- INPUT FOR THIS TASK
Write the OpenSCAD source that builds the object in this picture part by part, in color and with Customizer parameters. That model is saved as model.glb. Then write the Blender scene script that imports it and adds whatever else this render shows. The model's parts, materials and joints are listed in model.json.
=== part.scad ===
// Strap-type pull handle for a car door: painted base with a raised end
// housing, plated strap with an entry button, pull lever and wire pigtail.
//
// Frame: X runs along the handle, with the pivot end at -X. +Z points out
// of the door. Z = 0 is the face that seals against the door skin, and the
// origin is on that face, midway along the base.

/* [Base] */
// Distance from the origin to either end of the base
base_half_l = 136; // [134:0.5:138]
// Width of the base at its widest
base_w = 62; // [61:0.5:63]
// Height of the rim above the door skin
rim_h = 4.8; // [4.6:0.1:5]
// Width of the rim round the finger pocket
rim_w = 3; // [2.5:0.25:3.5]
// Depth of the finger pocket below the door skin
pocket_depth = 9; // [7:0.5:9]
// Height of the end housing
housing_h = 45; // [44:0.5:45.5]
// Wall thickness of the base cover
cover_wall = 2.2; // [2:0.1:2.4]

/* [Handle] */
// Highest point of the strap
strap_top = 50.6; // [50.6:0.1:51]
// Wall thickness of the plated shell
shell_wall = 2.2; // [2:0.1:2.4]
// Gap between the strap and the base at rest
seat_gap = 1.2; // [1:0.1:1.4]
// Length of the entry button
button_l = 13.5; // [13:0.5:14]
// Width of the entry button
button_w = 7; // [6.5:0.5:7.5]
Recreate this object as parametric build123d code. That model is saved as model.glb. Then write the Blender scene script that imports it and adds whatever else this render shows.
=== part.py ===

- WHAT IS NEEDED
Print, please, the lines above from the very first through the one that holds "button_w = 7; // [6.5:0.5:7.5]", both included, word for word and with nothing else.

- THE REPLY
Write the OpenSCAD source that builds the object in this picture part by part, in color and with Customizer parameters. That model is saved as model.glb. Then write the Blender scene script that imports it and adds whatever else this render shows. The model's parts, materials and joints are listed in model.json.
=== part.scad ===
// Strap-type pull handle for a car door: painted base with a raised end
// housing, plated strap with an entry button, pull lever and wire pigtail.
//
// Frame: X runs along the handle, with the pivot end at -X. +Z points out
// of the door. Z = 0 is the face that seals against the door skin, and the
// origin is on that face, midway along the base.

/* [Base] */
// Distance from the origin to either end of the base
base_half_l = 136; // [134:0.5:138]
// Width of the base at its widest
base_w = 62; // [61:0.5:63]
// Height of the rim above the door skin
rim_h = 4.8; // [4.6:0.1:5]
// Width of the rim round the finger pocket
rim_w = 3; // [2.5:0.25:3.5]
// Depth of the finger pocket below the door skin
pocket_depth = 9; // [7:0.5:9]
// Height of the end housing
housing_h = 45; // [44:0.5:45.5]
// Wall thickness of the base cover
cover_wall = 2.2; // [2:0.1:2.4]

/* [Handle] */
// Highest point of the strap
strap_top = 50.6; // [50.6:0.1:51]
// Wall thickness of the plated shell
shell_wall = 2.2; // [2:0.1:2.4]
// Gap between the strap and the base at rest
seat_gap = 1.2; // [1:0.1:1.4]
// Length of the entry button
button_l = 13.5; // [13:0.5:14]
// Width of the entry button
button_w = 7; // [6.5:0.5:7.5]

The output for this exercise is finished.